Meet a Newburgher: Yaakov Sullivan

Yaakov at Yellow Bird

Meet Newburgher, Yaakov Sullivan, a retiree who has moved to Newburgh from Brooklyn. He is passionate about Paris, he is an actor, and president of the Newburgh Heights Association.

Where are you from and how did you end up in Newburgh?

I am originally from Milwaukee, WI, but came to New York to do my graduate work a few decades ago. Then moved to Israel where I lived for 12 years. What brought me to Newburgh was a Newburgher with family roots in the city. I worked for 15 years at Columbia University and Kevin Burke was working at the time in the same office. During this time, my dream was (and still is) to retire to Paris, a city I love passionately. Kevin persuaded me that if I wanted to buy something in France, I would need to move from my Brooklyn rental to a place where I could own my own home which I could eventually sell and use the proceeds to buy something in Paris. And where better to buy than in Newburgh!  So I did in March 2008. Whether it will get me any closer to my dream of owning a place in Paris…well,let’s say that hope springs eternal, reality often lags behind. But I love my house and my neighbors. We have a real sense of community in the Heights.

You went from living in a studio in Brooklyn to a 3 bedroom house in Newburgh. Tell us about your house.

The house was built in 1881 and had been turned, like so many, into two separate units. The couple I bought it from had returned it to its original one house arrangement. I wish that were the case throughout Newburgh where so many homes have been cut up like body parts for landlords to collect more rents.

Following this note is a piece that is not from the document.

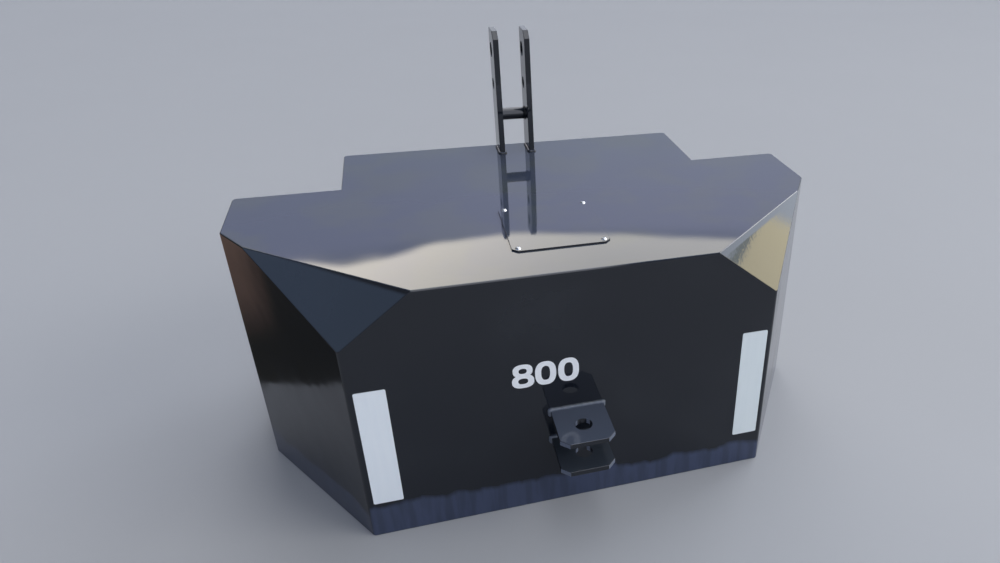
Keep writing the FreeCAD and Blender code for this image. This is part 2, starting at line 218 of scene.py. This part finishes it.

Why did Newburgh’s blight and other problems not deter your from purchasing a home here? How is the Newburgh Heights Association involved with the community?

Newburgh has many problems plaguing it; poverty, lack of an economic base providing people with good paying jobs, many youth who have dropped out of school, gangs, a population that is terribly divided by race and class. All of this in a setting along the Hudson that is breathtaking.  The way I look at it is that all of the problems are surmountable and part of living in any urban area.  The problems may seem intractable but much of what needs to be done can be done on a neighborhood level, very local, since it is at that level that all of us are challenged by the same problems, safer streets, making our area more livable and aesthetically pleasing which can have a calming effect on a population, holding landlords accountable for code violations and making sure that tenants are responsible and respectful of their external and internal space. This is one of the motivating factors that led us to form the Heights Association. To date we have held garden sales for residents to buy flowers and plants for their yards, we have an annual caroling party at Christmas. This October we have a program for the children of the neighborhood to work with a professional artists group designing banners which will be placed along Liberty St. from Benkard to Bay View Terrace. We will be working with the police to express what are concerns are in the neighborhood and to learn what they are doing to stay on top of the situation in the Heights. Communication is critical. We are working to make the bluff more utilized. These are a few of the things we have been working on and of course we are always looking to expand our membership in wider areas of the Heights.

Tell us about your Off-Broadway play that you are performing in NYC.

While I was working at Columbia, I was a writer and researcher but since my retirement, I have gone back to acting which was my career for a good number of years. I recently closed a show at the Clurman Theatre on Theatre Row in the city. It was called “The Great Society” and dealt with the LBJ years, the conflict in his life as a president who wanted more than anything to be remembered as America’s greatest social reformer but had the millstone of the Vietnam War around his neck which seriously damaged his presidency. I played Georgia senator, Richard Russell. It was a great experience being on the boards again. The show may move on to a bigger venue and I look forward to the having the opportunity of working on other theatre projects. Living in Newburgh presents me with challenges of working in theatre but I believe they can be adequately met.

What are some of your hopes for the City of Newburgh?

I hope to bring cast members from “The Great Society” up to visit Newburgh. I talk up Newburgh with all those I meet since I think it has a unique community and is a wonderful environment for artists. I look forward to my future here and in helping to make our small city on the Hudson, a community that is working together to make it a place that can provide good jobs and one in which all parts of the city will be pleasing to live in and walk in, a community that is a credit to all of its residents.